Comments 3 and 5 are particularly relevant to the behavior making headlines in recent months. If we were to apply these standards to the justices’ behavior, how would they fare? Have any of them acted in a manner that “would create in reasonable minds a perception that the judge violated this Code or engaged in other conduct that reflects adversely on the judge’s honesty, impartiality, temperament, or fitness to serve as a judge”?

Some of the alleged activities might well run afoul of the standards set forth in Kansas Rule 1.2 as interpreted in Comments 3 and 5 to that Rule. That is, a “reasonable person” might well believe (assuming the veracity of the reports) that one or more of the justices has acted in a manner that reflects adversely on his or her impartiality, temperament, or fitness to serve as a member of the highest court in the land.

This raises a crucial issue for every citizen. Should the most powerful and visible judges in the United States be subject to ethical rules less stringent than those by which other judges are constrained? Will the public continue to have confidence in a court whose rulings profoundly shape American society and culture when the members of this court have fewer ethical responsibilities than local judges with far less power?

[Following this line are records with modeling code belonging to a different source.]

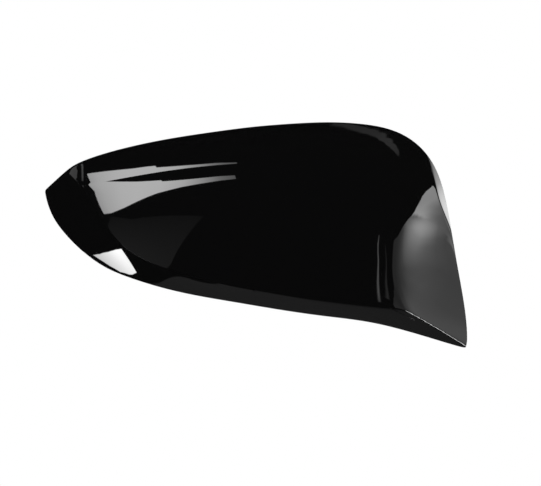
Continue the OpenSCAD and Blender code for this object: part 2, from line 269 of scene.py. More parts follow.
# Material slots of the shell: outside and rim, inside, and the strip over the inboard crease
GLOSS_SLOT, MATTE_SLOT, SEAM_SLOT = 0, 1, 2

fan = np.linspace(0, 180, FAN_STEPS + 1)
total = np.cumsum(1 + DENSE_GAIN * np.exp(-((fan - DENSE_AT) / DENSE_WIDTH)**2))
total = (total - total[0]) / (total[-1] - total[0])
half_fan = np.interp(np.arange(RAYS // 2 + 1) / (RAYS // 2), total, np.radians(fan))
angle = np.concatenate([half_fan, 2 * np.pi - half_fan[-2:0:-1]])
foot = np.stack([SPINE_MID[0] + SPINE_HALF * np.cos(angle),
                 SPINE_MID[1] + SPINE_TILT * SPINE_HALF * np.cos(angle)], -1)
way = np.stack([RAY_SPREAD[0] * np.cos(angle), RAY_SPREAD[1] * np.sin(angle)], -1)
way /= np.linalg.norm(way, axis=1, keepdims=True)


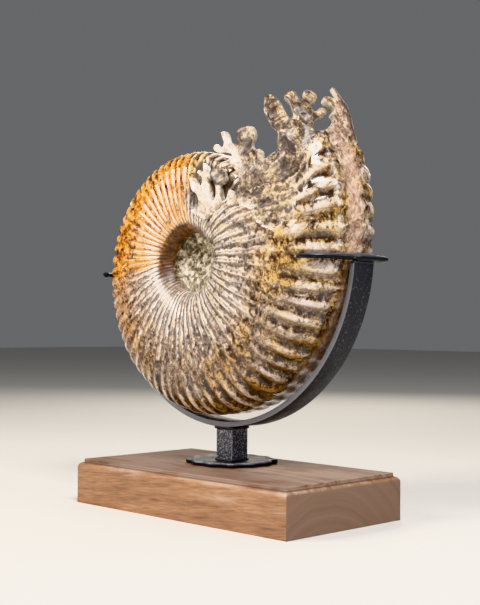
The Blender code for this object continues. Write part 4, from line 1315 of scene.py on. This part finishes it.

Much of the debate about the Supreme Court has focused on its uniqueness. In many respects, it is. But the Court is still a court, and the justices are still judges. And many people would be shocked at the lack of formal ethical obligations imposed on U.S. Supreme Court justices compared to judges presiding over courts in their own states. Avoiding the appearance of impropriety, alone, provides a compelling basis for the U.S. Supreme Court act to adopt more stringent formal ethical rules and not wait for others to do so legislatively.